Part imagination, part what models had told me over the years or just an intuition about what men wanted to hear. This was supposed to be real girl fantasies. Hustler magazine’s editor, the raunchy expert of the industry, got to oversee everything before it went to print. I was a little concerned he might find my copy too unbelievable, especially since I’d stretched the truth telling him they were real girl fantasies, when I had often really, just made it up.

The sexpert editor is reading some of the girl confessions:

“Shit! This stuff is great! You can tell this stuff is real. You just can’t make this stuff up!”

This sexpert mind, awash in pure filth, was most impressed with my young girl confessions.

I guess it was convincing enough!


As Barely Legal took off, I was suddenly the expert of the industry and I was inundated with offers from other publishers to create magazines for them – and I did. Even a bunch of spinoffs came out; Just Legal, Just Eighteen, Barely 18… and who was putting these together?... I was! Barely Legal was my main priority but all the lesser photography went to other magazines that I packaged for other publishers.

I had a whole mail order line to go with it and every girl we shot for Barely Legal was put in our soft-core video line. It didn’t need to be hard core and we were not competing with porn, this was some little innocent newbie playing with herself for the “first time.” And other spin-off merchandise that I thought guys would like, such as selling the models’ panties. In reality, I’d buy two hundred pairs of the same little white cotton panties and the girl would wear one pair. The other one hundred and ninety-nine pairs were ones my office staff smeared a little dab of mayonnaise with a hint of tuna juice, on the crotch before shipping them to some guys house in a plain unmarked brown envelope. Yes, readers who ordered these weekly - sue me for false advertising - you jacked off over some mayonnaise!


After about a year of Barely Legal magazine and its dynamite success, Flynt wanted to bring more of the magazine into their office rather than out at my place. They tried to coax me with a full-time office next to Larry’s. The corner penthouse no less. I was having none of it. They wanted to throw bigger budgets at the magazine, shoot in tropical locations. No! It was not supposed to be high budget! They were missing the point. It was supposed to look like it was shot and published in some dirty-kid-down-the-street’s basement. We used lots of Polaroids, and shag carpets with blankets on the wall. The fantasy was some little chickee high school dropout hitchhiking for a ride, getting picked up by some guy and happy to screw on his bare mattress in his basement for the ride. Cheap, cheesy and “real.”


Still everyone in their corporate Ivory Towers all wanted to be part of the success and just had to all come and put their dicks in the pudding. I was assigned more and more people I didn’t need. More of the magazine was done in the Flynt office and I became more the overseer of the content. Finally, I gave in, allowed them to do their thing and became more of a consultant, basically collecting a check every month while their in-house staff took the credit I could care less about.
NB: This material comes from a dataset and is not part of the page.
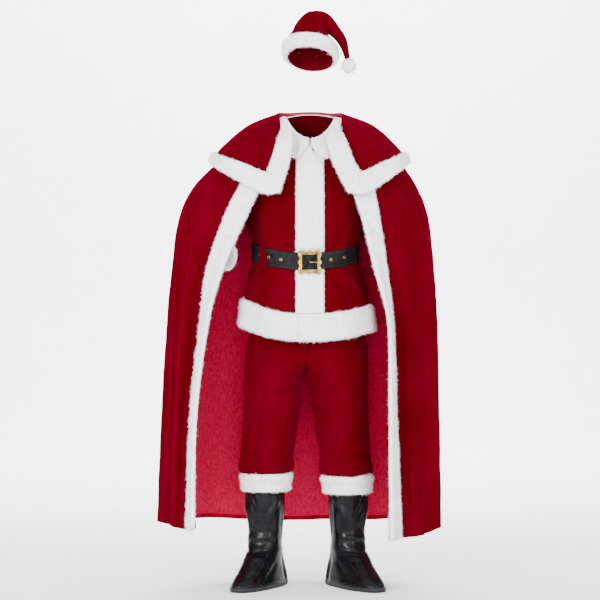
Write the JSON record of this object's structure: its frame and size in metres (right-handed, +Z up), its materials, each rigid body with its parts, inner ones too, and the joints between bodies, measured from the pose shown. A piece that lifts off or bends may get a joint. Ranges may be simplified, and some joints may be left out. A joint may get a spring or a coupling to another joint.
{
  "type": "santa suit",
  "caption": "Adult santa suit as worn: red velour hat, belted jacket, trousers and full cape with shoulder cape, trimmed in white fur, with black boot covers.",
  "frame": {"origin": "middle of the wearer's neck at collar height, where the suit is held up", "axes": "+X to the viewer's right, +Y away from the viewer, towards the wearer's back, +Z up"},
  "size_m": [0.9188, 0.4673, 1.8627],
  "materials": {
    "red_velour": "short-pile velour, matte with a crimson sheen",
    "white_fur": "short dense faux fur, matte",
    "black_belt": "semi-matte grained belt with gold eyelets",
    "black_vinyl": "glossy thin vinyl",
    "gold_buckle": "polished cast metal"
  },
  "bodies": {
    "root": {"hat_crown": "red_velour", "hat_brim": "white_fur", "hat_pompom": "white_fur", "jacket_front_left": "red_velour", "jacket_front_right": "red_velour", "jacket_back": "red_velour", "jacket_centre_band": "white_fur", "jacket_hem_band": "white_fur", "collar_left": "white_fur", "collar_right": "white_fur", "sleeve_left": "red_velour", "sleeve_right": "red_velour", "sleeve_cuff_left": "white_fur", "sleeve_cuff_right": "white_fur", "belt_loop_left": "red_velour", "belt_loop_right": "red_velour", "belt_strap": "black_belt", "belt_buckle": "gold_buckle", "belt_prong": "gold_buckle", "trouser_waistband": "red_velour", "trouser_leg_left": "red_velour", "trouser_leg_right": "red_velour", "trouser_cuff_left": "white_fur", "trouser_cuff_right": "white_fur", "cape_body": "red_velour", "cape_band_left": "white_fur", "cape_band_right": "white_fur", "capelet": "red_velour", "capelet_hem_band": "white_fur", "capelet_band_left": "white_fur", "capelet_band_right": "white_fur", "boot_left": "black_vinyl", "boot_right": "black_vinyl"}
  },
  "joints": []
}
It was probably into its second year and Barely Legal was on its way to becoming the mega-multi-million-dollar brand it would ultimately become, when I got a letter from Larry Flynt’s office. It read something to the tune of:

“Since it seems you have become more of a consultant on the magazine and you don’t have much involvement anymore we feel that you are no longer needed. Therefore, we will pay you for three more months and then please cease and desist.”

I promptly wrote them a little note back something to the tune of:

“Thank you very much for this opportunity. However, I own ALL of the trademarks and copyrights on EVERYTHING. I own the magazine! So, YOU can now please cease and desist….I will continue to publish it without you.”

I took my attorney with me to the meeting. In the hall, my counsel tried to downgrade my expectations, “Gail don’t expect any kind of agreement today, these things take time, it’s going to be a substantial legal battle and you probably won’t see anything for years.”

“We are walking out today with a very big fat check,” I assured him.

We are shown into the President’s office, where Tim sat behind his big desk which was surprisingly clear except for the one letter sitting directly in front of him. My letter. He got right down to the matter at hand.

“Errr…. I received your letter and I understand that you have the rights to publish this anywhere, but we really feel that Flynt has and can continue to be your best asset and…”

“Tim, I am willing to sell it to you.”

Tim breathed a sigh of relief, now it was just down to how much.

“You know this magazine isn’t the only amazing idea I have. Let’s cut a deal today that makes everyone happy and I can do other magazines for you,” I offered to try to resolve this amicably.

I was correct, and we walked out of his office check in hand. By the time I got home, Tim was calling me, “So Gail… what are these other ideas for magazines you have?”

That was the start of their next bestselling magazine; Hometown Girls.